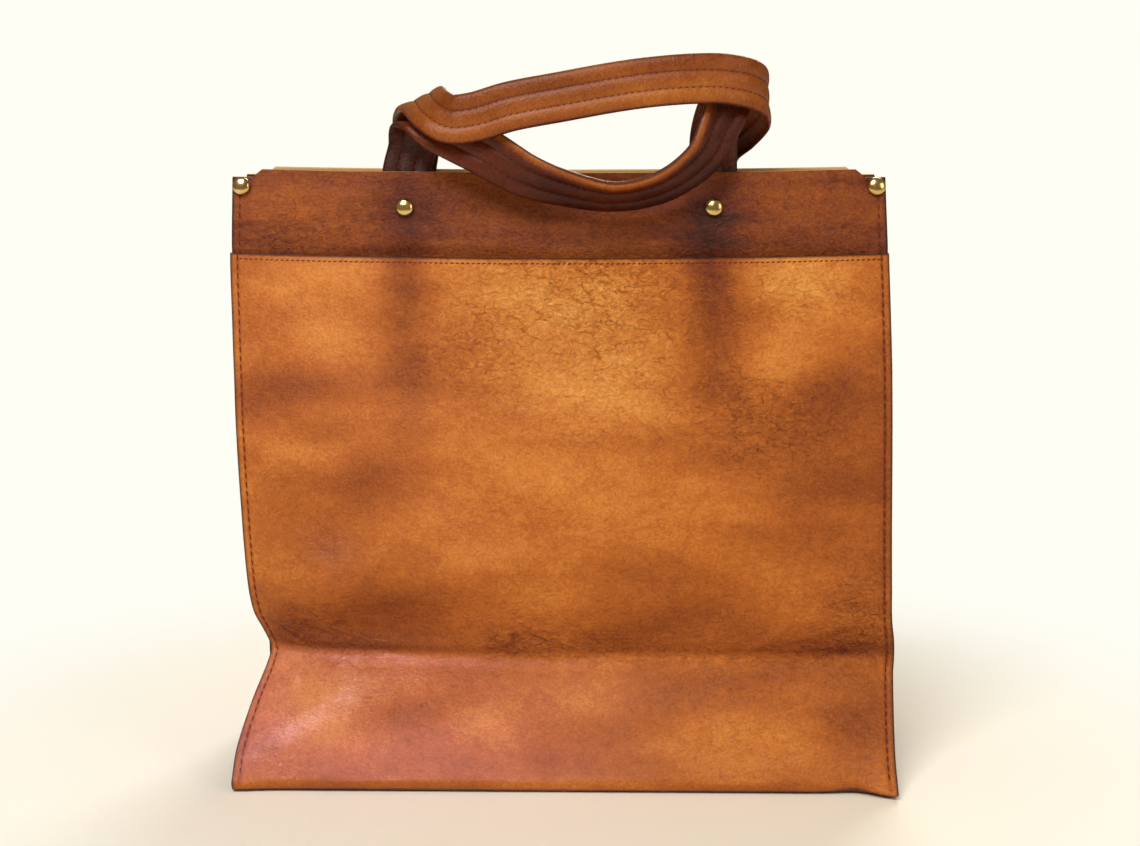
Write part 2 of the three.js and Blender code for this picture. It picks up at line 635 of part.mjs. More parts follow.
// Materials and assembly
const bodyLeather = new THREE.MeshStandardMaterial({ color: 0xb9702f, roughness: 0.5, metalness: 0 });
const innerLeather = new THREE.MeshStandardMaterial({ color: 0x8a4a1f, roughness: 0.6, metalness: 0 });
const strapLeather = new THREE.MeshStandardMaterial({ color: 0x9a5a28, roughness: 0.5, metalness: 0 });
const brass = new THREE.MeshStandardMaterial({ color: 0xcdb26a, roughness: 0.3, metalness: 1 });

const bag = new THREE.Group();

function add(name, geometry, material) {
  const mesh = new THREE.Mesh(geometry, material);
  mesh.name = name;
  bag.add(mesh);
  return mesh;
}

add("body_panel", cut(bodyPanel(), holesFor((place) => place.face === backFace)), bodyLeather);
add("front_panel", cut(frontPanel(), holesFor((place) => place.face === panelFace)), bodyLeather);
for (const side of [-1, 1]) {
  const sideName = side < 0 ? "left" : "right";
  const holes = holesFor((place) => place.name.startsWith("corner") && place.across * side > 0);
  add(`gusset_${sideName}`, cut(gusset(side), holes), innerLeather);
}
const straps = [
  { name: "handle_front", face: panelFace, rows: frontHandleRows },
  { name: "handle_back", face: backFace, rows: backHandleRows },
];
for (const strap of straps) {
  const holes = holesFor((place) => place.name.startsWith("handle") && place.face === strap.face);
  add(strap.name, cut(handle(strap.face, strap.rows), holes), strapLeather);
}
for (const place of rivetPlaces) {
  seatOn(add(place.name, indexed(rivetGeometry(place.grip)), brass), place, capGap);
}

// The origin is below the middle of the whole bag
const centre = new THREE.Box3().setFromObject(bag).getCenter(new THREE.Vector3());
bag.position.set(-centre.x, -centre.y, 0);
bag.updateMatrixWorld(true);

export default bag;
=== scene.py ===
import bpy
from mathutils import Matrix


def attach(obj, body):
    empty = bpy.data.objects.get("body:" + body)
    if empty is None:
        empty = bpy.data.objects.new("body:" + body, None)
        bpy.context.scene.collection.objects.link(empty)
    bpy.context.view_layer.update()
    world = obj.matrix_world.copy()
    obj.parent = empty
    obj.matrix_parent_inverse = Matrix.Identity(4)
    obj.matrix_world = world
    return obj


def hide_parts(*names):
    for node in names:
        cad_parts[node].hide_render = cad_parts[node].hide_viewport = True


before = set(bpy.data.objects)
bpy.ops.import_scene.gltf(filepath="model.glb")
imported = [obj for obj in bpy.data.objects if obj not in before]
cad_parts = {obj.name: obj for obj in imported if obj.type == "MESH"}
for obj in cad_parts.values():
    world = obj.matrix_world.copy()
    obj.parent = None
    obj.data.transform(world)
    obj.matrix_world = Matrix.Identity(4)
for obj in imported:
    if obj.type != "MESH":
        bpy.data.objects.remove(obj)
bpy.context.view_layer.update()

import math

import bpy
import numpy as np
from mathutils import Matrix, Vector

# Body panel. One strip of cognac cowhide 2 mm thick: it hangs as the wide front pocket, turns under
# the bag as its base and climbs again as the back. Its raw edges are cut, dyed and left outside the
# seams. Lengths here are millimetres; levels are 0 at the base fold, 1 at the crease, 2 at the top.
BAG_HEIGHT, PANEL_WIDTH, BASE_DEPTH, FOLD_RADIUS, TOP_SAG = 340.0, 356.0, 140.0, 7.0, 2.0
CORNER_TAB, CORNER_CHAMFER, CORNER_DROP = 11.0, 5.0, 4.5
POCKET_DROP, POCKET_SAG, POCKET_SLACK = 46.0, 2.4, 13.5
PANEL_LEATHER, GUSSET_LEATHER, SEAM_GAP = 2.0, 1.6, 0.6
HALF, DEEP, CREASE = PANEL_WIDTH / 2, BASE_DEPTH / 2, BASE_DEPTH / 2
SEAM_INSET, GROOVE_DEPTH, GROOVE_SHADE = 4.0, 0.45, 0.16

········

> **Work to complete**
Taking the material above, extract exactly and only the lines from the line with "the whole bag" to the line with "obj.matrix_world = Matrix.Identity(4)", inclusive of both.

> **Task result**
// The origin is below the middle of the whole bag
const centre = new THREE.Box3().setFromObject(bag).getCenter(new THREE.Vector3());
bag.position.set(-centre.x, -centre.y, 0);
bag.updateMatrixWorld(true);

export default bag;
=== scene.py ===
import bpy
from mathutils import Matrix


def attach(obj, body):
    empty = bpy.data.objects.get("body:" + body)
    if empty is None:
        empty = bpy.data.objects.new("body:" + body, None)
        bpy.context.scene.collection.objects.link(empty)
    bpy.context.view_layer.update()
    world = obj.matrix_world.copy()
    obj.parent = empty
    obj.matrix_parent_inverse = Matrix.Identity(4)
    obj.matrix_world = world
    return obj


def hide_parts(*names):
    for node in names:
        cad_parts[node].hide_render = cad_parts[node].hide_viewport = True


before = set(bpy.data.objects)
bpy.ops.import_scene.gltf(filepath="model.glb")
imported = [obj for obj in bpy.data.objects if obj not in before]
cad_parts = {obj.name: obj for obj in imported if obj.type == "MESH"}
for obj in cad_parts.values():
    world = obj.matrix_world.copy()
    obj.parent = None
    obj.data.transform(world)
    obj.matrix_world = Matrix.Identity(4)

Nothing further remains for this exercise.